## PROBLEM REQUIREMENTS
Copy out the data below verbatim.

## COLLECTED DATA
----

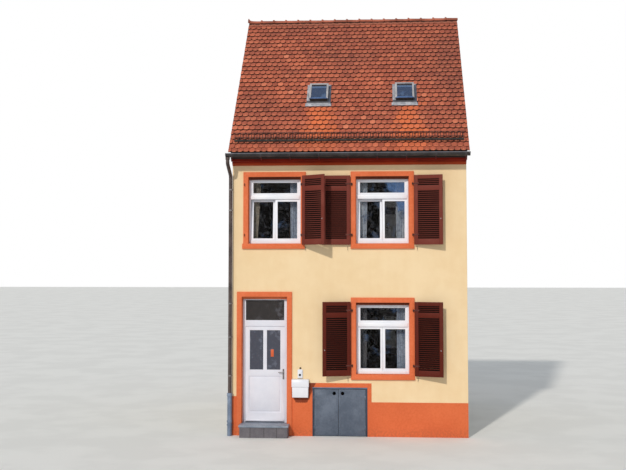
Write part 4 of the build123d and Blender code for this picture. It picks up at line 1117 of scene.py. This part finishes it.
def ridge_pattern(stations):
    """A half-round shell through stations of (place along the ridge, radius)."""
    bm = bmesh.new()
    sideways = Matrix.Rotation(math.pi / 2, 3, "Y")
    start = bmesh.ops.create_circle(bm, radius=1.0, segments=24)["verts"]
    bmesh.ops.rotate(bm, cent=(0, 0, 0), matrix=sideways, verts=start)
    low = [vert for vert in start if vert.co.z < -0.1]
    bmesh.ops.delete(bm, geom=low, context="VERTS")
    loop = [edge for edge in bm.edges if edge.is_valid]
    place, radius = stations[0]
    bmesh.ops.scale(bm, vec=(1, radius, radius), verts=bm.verts)
    bmesh.ops.translate(bm, vec=(place, 0, 0), verts=bm.verts)
    for (place, radius), (before, smaller) in zip(stations[1:], stations):
        grown = bmesh.ops.extrude_edge_only(bm, edges=loop)["geom"]
        verts = verts_of(grown)
        loop = [item for item in grown if isinstance(item, bmesh.types.BMEdge)]
        bmesh.ops.scale(bm, vec=(1, radius / smaller, radius / smaller), verts=verts)
        bmesh.ops.translate(bm, vec=(place - before, 0, 0), verts=verts)
    bmesh.ops.recalc_face_normals(bm, faces=bm.faces)
    bmesh.ops.solidify(bm, geom=bm.faces[:], thickness=ridge_wall)
    bmesh.ops.recalc_face_normals(bm, faces=bm.faces)
    return mesh_of(bm, "ridge_pattern")


collar = [(0.0, 0.086), (0.004, 0.091), (0.036, 0.091), (0.042, 0.085), (0.050, 0.071)]
horn = [(0.0, 0.135), (0.010, 0.128), (0.026, 0.100), (0.060, 0.080), (0.120, 0.072)]
tail = (ridge_pitch + ridge_lap, 0.066)
barrel = ridge_pattern([*collar, (ridge_pitch * 0.6, 0.068), tail])
upturned = ridge_pattern([*horn, (ridge_pitch * 0.6, 0.069), tail])
dice = random.Random(5)
bm = bmesh.new()
for i in range(ridge_count):
    turn = Matrix.Rotation(math.radians(dice.uniform(-1.2, 1.2)), 4, "X")
    height = apex - ridge_seat + dice.uniform(-0.003, 0.003)
    place = Matrix.Translation((ridge_low.x + i * ridge_pitch, 0, height))
    stamp(bm, barrel if i else upturned, place @ turn)
piece(bm, "ridge_barrels", ridge_clay, replaces=["ridge_tiles"], sharp=50)

# %% Mortar under the ridge
bed_width, bed_rise, bed_fall = 0.150, 0.034, 1.35
shade_depth = 0.040
bm = bmesh.new()
bed = bmesh.ops.create_grid(bm, x_segments=180, y_segments=8, size=0.5)["verts"]
bmesh.ops.scale(bm, vec=(ridge_length - 0.02, bed_width, 1), verts=bed)
for vert in bed:
    aside = abs(vert.co.y)
    slack = 0.006 * math.sin(37 * vert.co.x) + 0.004 * math.sin(91 * vert.co.x + 2)
    vert.co.z = apex + bed_rise - aside * bed_fall + (slack if aside > 0.04 else 0)
bmesh.ops.solidify(bm, geom=bm.faces[:], thickness=0.02)
bmesh.ops.recalc_face_normals(bm, faces=bm.faces)
# Faces high on the bed take the dark mortar: painted shade under the barrels.
for face in bm.faces:
    face.material_index = int(face.calc_center_median().z < apex - shade_depth)
piece(bm, "ridge_bed", [mortar, ridge_mortar], sharp=60)

# %% [markdown]
# At both gables the tiles stand out over the wall by a hand's breadth. A fillet of mortar closes
# the gap beneath them from eave to ridge. It is a long bar, cut into short lengths that are
# pushed about a little, and laid along each slope.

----

## RESULT
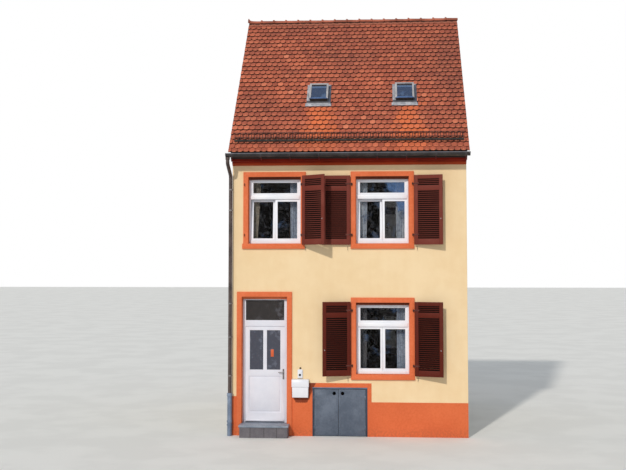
Write part 4 of the build123d and Blender code for this picture. It picks up at line 1117 of scene.py. This part finishes it.
def ridge_pattern(stations):
    """A half-round shell through stations of (place along the ridge, radius)."""
    bm = bmesh.new()
    sideways = Matrix.Rotation(math.pi / 2, 3, "Y")
    start = bmesh.ops.create_circle(bm, radius=1.0, segments=24)["verts"]
    bmesh.ops.rotate(bm, cent=(0, 0, 0), matrix=sideways, verts=start)
    low = [vert for vert in start if vert.co.z < -0.1]
    bmesh.ops.delete(bm, geom=low, context="VERTS")
    loop = [edge for edge in bm.edges if edge.is_valid]
    place, radius = stations[0]
    bmesh.ops.scale(bm, vec=(1, radius, radius), verts=bm.verts)
    bmesh.ops.translate(bm, vec=(place, 0, 0), verts=bm.verts)
    for (place, radius), (before, smaller) in zip(stations[1:], stations):
        grown = bmesh.ops.extrude_edge_only(bm, edges=loop)["geom"]
        verts = verts_of(grown)
        loop = [item for item in grown if isinstance(item, bmesh.types.BMEdge)]
        bmesh.ops.scale(bm, vec=(1, radius / smaller, radius / smaller), verts=verts)
        bmesh.ops.translate(bm, vec=(place - before, 0, 0), verts=verts)
    bmesh.ops.recalc_face_normals(bm, faces=bm.faces)
    bmesh.ops.solidify(bm, geom=bm.faces[:], thickness=ridge_wall)
    bmesh.ops.recalc_face_normals(bm, faces=bm.faces)
    return mesh_of(bm, "ridge_pattern")


collar = [(0.0, 0.086), (0.004, 0.091), (0.036, 0.091), (0.042, 0.085), (0.050, 0.071)]
horn = [(0.0, 0.135), (0.010, 0.128), (0.026, 0.100), (0.060, 0.080), (0.120, 0.072)]
tail = (ridge_pitch + ridge_lap, 0.066)
barrel = ridge_pattern([*collar, (ridge_pitch * 0.6, 0.068), tail])
upturned = ridge_pattern([*horn, (ridge_pitch * 0.6, 0.069), tail])
dice = random.Random(5)
bm = bmesh.new()
for i in range(ridge_count):
    turn = Matrix.Rotation(math.radians(dice.uniform(-1.2, 1.2)), 4, "X")
    height = apex - ridge_seat + dice.uniform(-0.003, 0.003)
    place = Matrix.Translation((ridge_low.x + i * ridge_pitch, 0, height))
    stamp(bm, barrel if i else upturned, place @ turn)
piece(bm, "ridge_barrels", ridge_clay, replaces=["ridge_tiles"], sharp=50)

# %% Mortar under the ridge
bed_width, bed_rise, bed_fall = 0.150, 0.034, 1.35
shade_depth = 0.040
bm = bmesh.new()
bed = bmesh.ops.create_grid(bm, x_segments=180, y_segments=8, size=0.5)["verts"]
bmesh.ops.scale(bm, vec=(ridge_length - 0.02, bed_width, 1), verts=bed)
for vert in bed:
    aside = abs(vert.co.y)
    slack = 0.006 * math.sin(37 * vert.co.x) + 0.004 * math.sin(91 * vert.co.x + 2)
    vert.co.z = apex + bed_rise - aside * bed_fall + (slack if aside > 0.04 else 0)
bmesh.ops.solidify(bm, geom=bm.faces[:], thickness=0.02)
bmesh.ops.recalc_face_normals(bm, faces=bm.faces)
# Faces high on the bed take the dark mortar: painted shade under the barrels.
for face in bm.faces:
    face.material_index = int(face.calc_center_median().z < apex - shade_depth)
piece(bm, "ridge_bed", [mortar, ridge_mortar], sharp=60)

# %% [markdown]
# At both gables the tiles stand out over the wall by a hand's breadth. A fillet of mortar closes
# the gap beneath them from eave to ridge. It is a long bar, cut into short lengths that are
# pushed about a little, and laid along each slope.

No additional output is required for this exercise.